NOTE 2: Also, to the people who repeatedly tell me I’m speaking in hyperbole, no. I said it’s possibly the worst I’ve ever seen, because I have never seen something that I think is worse than this one for the reasons I’ve gone over above. That isn’t hyperbole. I legitimately cannot think of a game with a worse respec system. If you don’t agree that’s 100% okay with me, but please don’t repeatedly tell me that it’s hyperbole.

NOTE 3: Several people have accused me of “obviously” not actually playing the game (as if the only way I could dislike this system is if I don’t actually play). I doubt an album of images would convince those people, but here are a few pictures taken throughout my adventures with my group:

My Fallout 76 character and group

This was the last photo taken from the open beta. We built that platform and the turret to fend off the hungry Mirelurks that were swarming us from the nearby lake, from a power plant in the Cranberry Bog.

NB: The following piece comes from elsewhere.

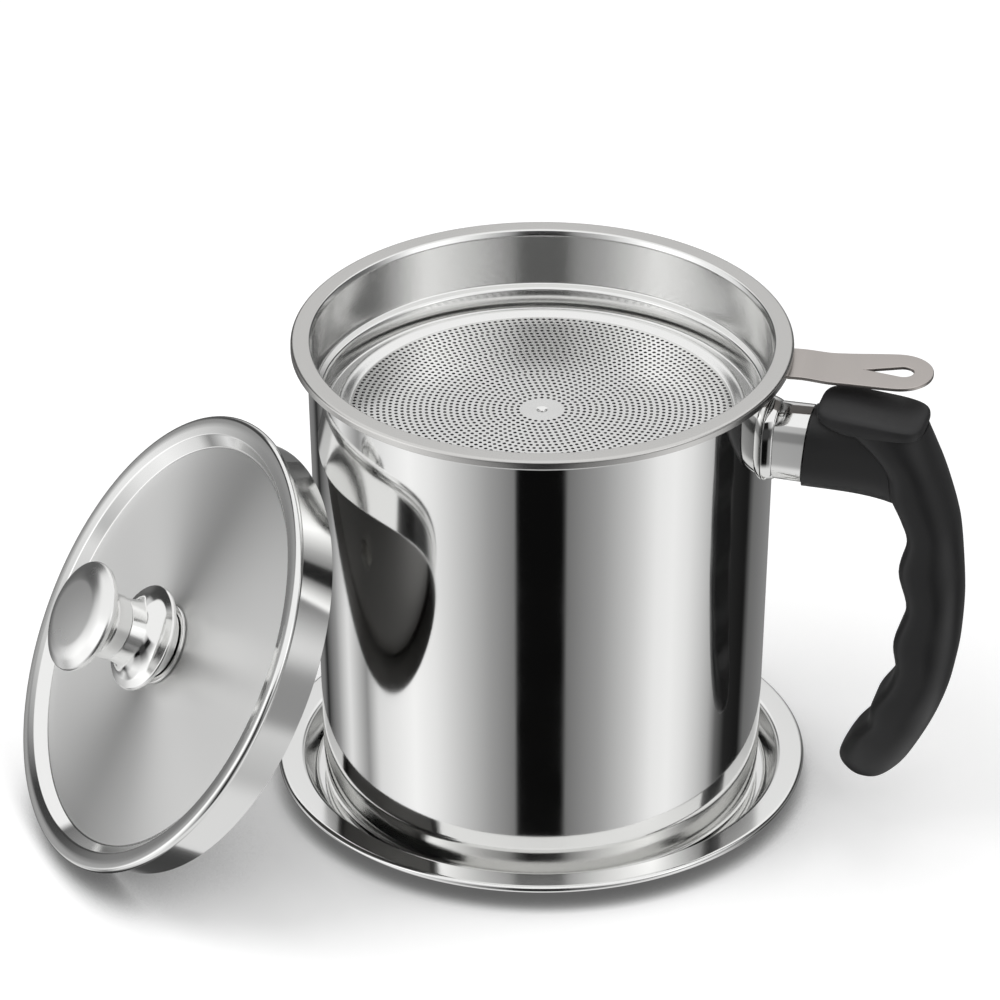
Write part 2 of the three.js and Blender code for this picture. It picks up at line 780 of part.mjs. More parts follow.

My character is the dashing priest who goes around asking everyone I bump into if they’ve heard the good word of Todd.

Here’s us cowering on other objects from the same Mirelurks (you can see them walking up from those pylons on the upper right of the image).

We found a hot dog. It made him vomit, but it made me proud.

I started roleplaying as a firehouse chef. We started a band.

And just because I think this picture is cool.


NOTE 4: Also yes the “haha you bought a bad game you have no right to complain” posts are totally sick burns. I’m not sitting here saying that the game is the worst thing ever, nor am I calling it a masterpiece. I just decided to share this one thing that was bothering me because I’d never seen anything like it in other games.

Constructive criticism is healthy and should be encouraged regardless of my own enjoyment of the game. There is a world of difference between “whining and complaining” and actually talking through the reasons why I feel this particular aspect of the game is flawed. Good Lord.